- Directed by: Dave Fleischer
- Produced by: Max Fleischer
- Starring: Mae Questel Cab Calloway (uncredited)
- Animation by: Hicks Lokey Myron Waldman
- Color process: Black-and-white
- Production company: Fleischer Studios
- Distributed by: Paramount Pictures
- Release date: June 15, 1934;
- Running time: 7 minutes
- Country: United States
- Language: English

= Betty Boop's Trial =

Betty Boop's Trial is a 1934 Fleischer Studios animated short film, starring Betty Boop.

==Plot==

When handsome motorcycle police officer Freddy pursues Betty, she accidentally breaks the speed limit. Freddy is forced to arrest her and take her to traffic court. Betty pleads her case in song, but the judge and jury are more interested in her body than what she has to say. After the jury finds her not guilty, Betty starts celebrating as do the jury and Freddy having been kissed by Betty.

==Notes and comments==
- This short is the second appearance of Fearless Fred, Betty's semi-regular boyfriend, as he had previously appeared in She Wronged Him Right, but they don't seem to know each other in this cartoon.
- The last Betty Boop short made before the effects of the Hays Office were felt.
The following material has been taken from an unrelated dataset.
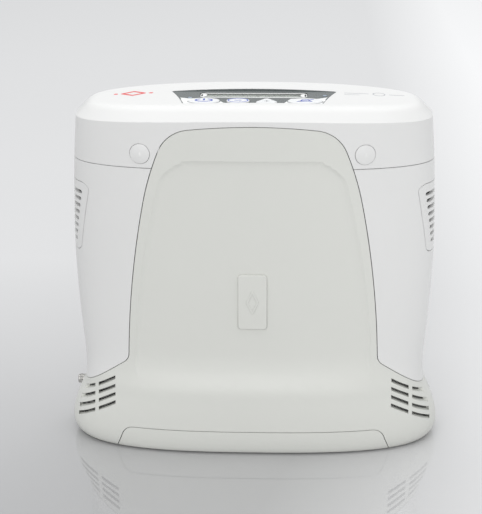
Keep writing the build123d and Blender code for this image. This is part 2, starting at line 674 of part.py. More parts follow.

One scene has Betty's skirt whirling up, briefly revealing her panty-clad rear end.
- A scene briefly showing Freddy in blackface was removed from later colorized prints.
- Excerpts of the courtroom scene were shown in the February 21, 1976 edition of Weekend Update on Saturday Night Live, being passed off as an "Artist's Rendering" of the week's developments in the Patty Hearst trial.